Additionally, numerous commercial products utilizing the concept of the radio repeater have been introduced and fabricated. The main objective of the radio repeater in these scenarios is to achieve enhanced connectivity by amplifying a radio signal through an active device as shown in FIG. 1. For the downlink communication, from a base station to an end-node/unit, the signal originating at the base station is linked through the receive antenna (RX) of repeater, amplified, and re-transmitted through the transmit antenna (TX), and vice versa for the uplink direction. However, the mutual coupling between a repeater's RX and TX antennas generates a positive feedback loop as shown in FIG. 1. When the gain of the RF amplifier is greater than the isolation level of the RX and TX antennas, the overall system will start to oscillate, and the communication coverage of that microcell cannot be established. Thus, the level of mutual coupling limits the performance of a radio repeater as well as the dimension and cost of the overall system.
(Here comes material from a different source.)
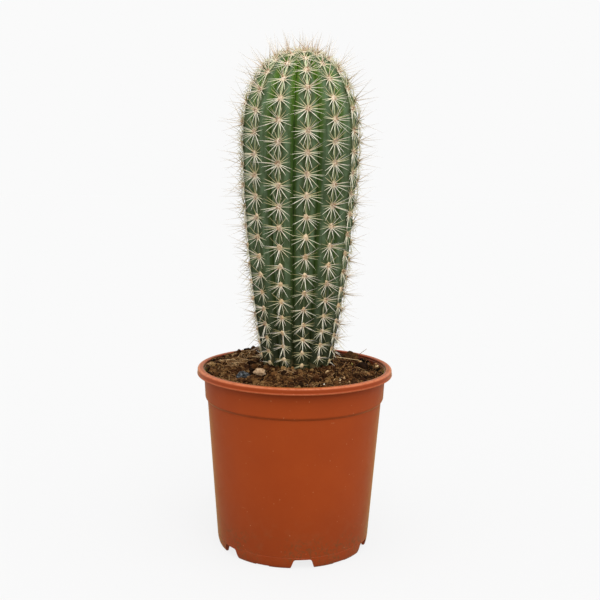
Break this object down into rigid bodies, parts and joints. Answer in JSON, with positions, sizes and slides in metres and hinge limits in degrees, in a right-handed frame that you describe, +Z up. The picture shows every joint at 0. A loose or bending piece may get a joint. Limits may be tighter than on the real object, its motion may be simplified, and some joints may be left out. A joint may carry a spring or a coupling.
{
  "type": "potted tall cactus",
  "caption": "Ribbed column cactus with star-like spine clusters, standing in peat soil in a round plastic nursery pot with notched feet.",
  "frame": {"origin": "on the ground under the middle of the pot", "axes": "+Z up along the pot's axis and the stem, -Y to the front of the view, +X to the right"},
  "size_m": [0.17, 0.17, 0.4416],
  "materials": {
    "pot_plastic": "satin",
    "peat_soil": "rough",
    "cactus_skin": "satin",
    "grey_stone": "rough",
    "tan_stone": "rough"
  },
  "bodies": {
    "root": {"pot": "pot_plastic", "soil": "peat_soil", "cactus": "cactus_skin", "stone_grey": "grey_stone", "stone_tan": "tan_stone", "clod_dark": "peat_soil", "clod_brown": "peat_soil", "clod_back": "peat_soil"}
  },
  "joints": []
}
To circumvent this intrinsic problem, generally two approaches have been proposed. The first method is to divide the frequencies of the uplink and downlink signals. This methodology utilizes Frequency Division Duplex (FDD) to reduce the mutual coupling by separating signal frequencies. However, it requires complex circuitry, larger size, and a common protocol to manage frequency allocation, which implies a higher cost and much more power consumption. The second method is to adapt the Time Division Duplex (TDD) in time domain. This also introduces additional logic circuitry, latency, and knowledge of the repeater, transmitter and receiver locations.
Therefore, it is desirable to develop an improved radio repeater designed to overcome the adverse effect of various complex environments by reducing the path-loss. This section provides background information related to the present disclosure which is not necessarily prior art.